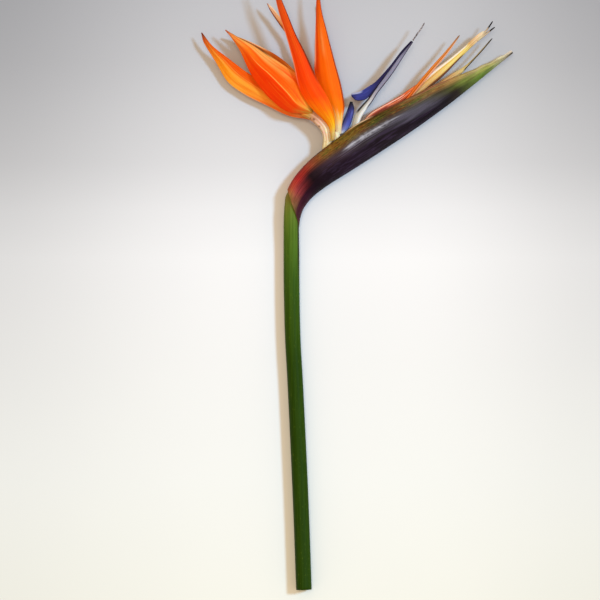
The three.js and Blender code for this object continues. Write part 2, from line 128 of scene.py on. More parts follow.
# Sepals as two edges, base to tip. keel lifts the midrib by a share of the width.
SEPALS = {
    "floret_1_sepal_lower": {
        "keel": 0.04,
        "left": [
            [3.4, 127, 8], [-8.3, 129.2, 7.2], [-23.8, 136.5, 6.4], [-39.3, 144.5, 5.8],
            [-51, 153.4, 5.8], [-58.7, 166.2, 6.2], [-67.1, 179.9, 7.2], [-69.3, 187.2, 8],
        ],
        "right": [
            [3.4, 131, 9], [-7, 137.2, 9], [-18.2, 145.6, 8.8], [-29.4, 154.3, 8.6],
            [-40.5, 161.8, 8.6], [-51, 169.9, 8.4], [-61.5, 178.3, 8.2], [-68.7, 187.5, 8.2],
        ],
    },
    "floret_1_sepal_front": {
        "keel": 0.2,
        "left": [
            [6.2, 130, 13.3], [-8.3, 131.6, 12], [-19.6, 139.6, 11.6], [-29.3, 150.6, 11.4],
            [-35.7, 160.6, 11.4], [-42, 174.3, 11.2], [-47.8, 183.1, 11], [-52.6, 188.8, 11],
        ],
        "right": [
            [8.8, 133.2, 13.4], [7.8, 141.6, 14.2], [3.2, 152.4, 14.6], [-4.9, 159.7, 14],
            [-18.4, 168.8, 13], [-31.6, 177.8, 12.4], [-43.4, 184, 11.8], [-52, 189.2, 11.2],
        ],
    },
    "floret_1_sepal_back": {
        "keel": 0.06,
        "left": [
            [3.4, 131.4, 7.8], [-5.6, 142.1, 6.4], [-16.8, 152.6, 5.8], [-28, 163.8, 5.8],
            [-38.5, 175, 6.2], [-45.5, 182, 6.8], [-49.8, 186.1, 7.4],
        ],
        "right": [
            [4.4, 134.4, 7.8], [1.4, 152.6, 6], [-5.4, 162.6, 5.2], [-17.6, 172.5, 4.8],
            [-33.6, 180.6, 5.2], [-43.4, 184.6, 6], [-49.4, 186.9, 7],
        ],
    },
    "floret_2_sepal_front": {
        "keel": 0.12,
        "left": [
            [21.6, 112.3, 14.5], [19.2, 122, 15.4], [6.5, 135.6, 16.8], [-0.8, 148.3, 18.4],
            [-4.9, 166.2, 20.4], [-10, 185, 22], [-15.4, 202.4, 23.2], [-19.8, 223.8, 23.6],
        ],
        "right": [
            [24.2, 113.6, 14.5], [24.6, 124.2, 16], [21.2, 137.5, 18], [12.2, 153.6, 19.4],
            [3.5, 172.5, 21.2], [-2.9, 185, 22.4], [-10, 202.4, 23.4], [-19, 224, 23.8],
        ],
    },
    "floret_2_sepal_right": {
        "keel": 0.12,
        "left": [
            [25.4, 116.8, 11.7], [21.7, 129.5, 12.3], [15.4, 143.5, 12.6], [10.5, 158.2, 12.8],
            [10.3, 170.8, 13], [10.6, 184.8, 13.5], [11.2, 204.4, 14], [12.3, 224, 14.5],
        ],
        "right": [
            [28.8, 117.6, 11.8], [30, 128, 12.6], [31.1, 135.8, 14], [28.8, 149.7, 14.6],
            [24.1, 167.3, 15], [19.5, 185, 15.2], [15, 203, 15.2], [13, 224, 14.8],
        ],
    },
    "floret_2_sepal_left": {
        "keel": 0.08,
        "left": [
            [22.4, 117, 9.8], [17.4, 130.2, 9.8], [6.3, 145.6, 9.4], [-2.2, 165.2, 8.8],
            [-7.6, 182.4, 8.4], [-14.7, 193.2, 8.6], [-20.4, 201.8, 8.8], [-23.2, 207.5, 9],
        ],
        "right": [
            [24.8, 117.2, 9.8], [22.4, 131.6, 10], [14, 151.2, 9.8], [3.5, 169.4, 9.2],
            [-4.8, 186.2, 8.6], [-13.3, 197.4, 8.8], [-18.6, 204.2, 9], [-22.7, 207.9, 9],
        ],
    },
}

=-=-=

Exercise directions:
Copy the material above verbatim.

Written solution:
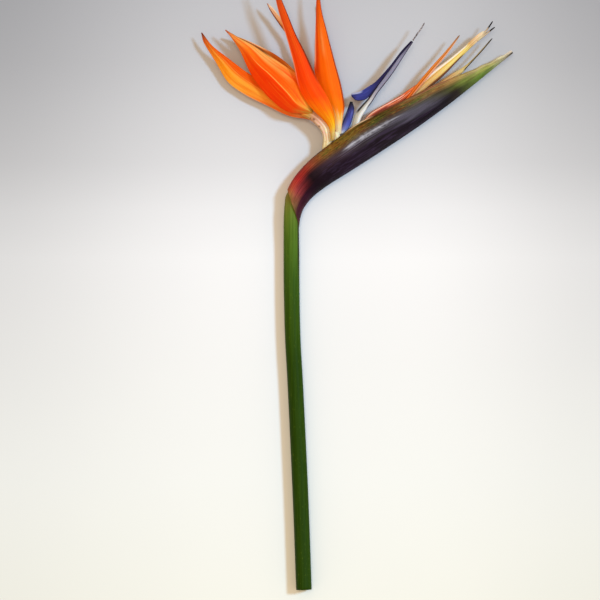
The three.js and Blender code for this object continues. Write part 2, from line 128 of scene.py on. More parts follow.
# Sepals as two edges, base to tip. keel lifts the midrib by a share of the width.
SEPALS = {
    "floret_1_sepal_lower": {
        "keel": 0.04,
        "left": [
            [3.4, 127, 8], [-8.3, 129.2, 7.2], [-23.8, 136.5, 6.4], [-39.3, 144.5, 5.8],
            [-51, 153.4, 5.8], [-58.7, 166.2, 6.2], [-67.1, 179.9, 7.2], [-69.3, 187.2, 8],
        ],
        "right": [
            [3.4, 131, 9], [-7, 137.2, 9], [-18.2, 145.6, 8.8], [-29.4, 154.3, 8.6],
            [-40.5, 161.8, 8.6], [-51, 169.9, 8.4], [-61.5, 178.3, 8.2], [-68.7, 187.5, 8.2],
        ],
    },
    "floret_1_sepal_front": {
        "keel": 0.2,
        "left": [
            [6.2, 130, 13.3], [-8.3, 131.6, 12], [-19.6, 139.6, 11.6], [-29.3, 150.6, 11.4],
            [-35.7, 160.6, 11.4], [-42, 174.3, 11.2], [-47.8, 183.1, 11], [-52.6, 188.8, 11],
        ],
        "right": [
            [8.8, 133.2, 13.4], [7.8, 141.6, 14.2], [3.2, 152.4, 14.6], [-4.9, 159.7, 14],
            [-18.4, 168.8, 13], [-31.6, 177.8, 12.4], [-43.4, 184, 11.8], [-52, 189.2, 11.2],
        ],
    },
    "floret_1_sepal_back": {
        "keel": 0.06,
        "left": [
            [3.4, 131.4, 7.8], [-5.6, 142.1, 6.4], [-16.8, 152.6, 5.8], [-28, 163.8, 5.8],
            [-38.5, 175, 6.2], [-45.5, 182, 6.8], [-49.8, 186.1, 7.4],
        ],
        "right": [
            [4.4, 134.4, 7.8], [1.4, 152.6, 6], [-5.4, 162.6, 5.2], [-17.6, 172.5, 4.8],
            [-33.6, 180.6, 5.2], [-43.4, 184.6, 6], [-49.4, 186.9, 7],
        ],
    },
    "floret_2_sepal_front": {
        "keel": 0.12,
        "left": [
            [21.6, 112.3, 14.5], [19.2, 122, 15.4], [6.5, 135.6, 16.8], [-0.8, 148.3, 18.4],
            [-4.9, 166.2, 20.4], [-10, 185, 22], [-15.4, 202.4, 23.2], [-19.8, 223.8, 23.6],
        ],
        "right": [
            [24.2, 113.6, 14.5], [24.6, 124.2, 16], [21.2, 137.5, 18], [12.2, 153.6, 19.4],
            [3.5, 172.5, 21.2], [-2.9, 185, 22.4], [-10, 202.4, 23.4], [-19, 224, 23.8],
        ],
    },
    "floret_2_sepal_right": {
        "keel": 0.12,
        "left": [
            [25.4, 116.8, 11.7], [21.7, 129.5, 12.3], [15.4, 143.5, 12.6], [10.5, 158.2, 12.8],
            [10.3, 170.8, 13], [10.6, 184.8, 13.5], [11.2, 204.4, 14], [12.3, 224, 14.5],
        ],
        "right": [
            [28.8, 117.6, 11.8], [30, 128, 12.6], [31.1, 135.8, 14], [28.8, 149.7, 14.6],
            [24.1, 167.3, 15], [19.5, 185, 15.2], [15, 203, 15.2], [13, 224, 14.8],
        ],
    },
    "floret_2_sepal_left": {
        "keel": 0.08,
        "left": [
            [22.4, 117, 9.8], [17.4, 130.2, 9.8], [6.3, 145.6, 9.4], [-2.2, 165.2, 8.8],
            [-7.6, 182.4, 8.4], [-14.7, 193.2, 8.6], [-20.4, 201.8, 8.8], [-23.2, 207.5, 9],
        ],
        "right": [
            [24.8, 117.2, 9.8], [22.4, 131.6, 10], [14, 151.2, 9.8], [3.5, 169.4, 9.2],
            [-4.8, 186.2, 8.6], [-13.3, 197.4, 8.8], [-18.6, 204.2, 9], [-22.7, 207.9, 9],
        ],
    },
}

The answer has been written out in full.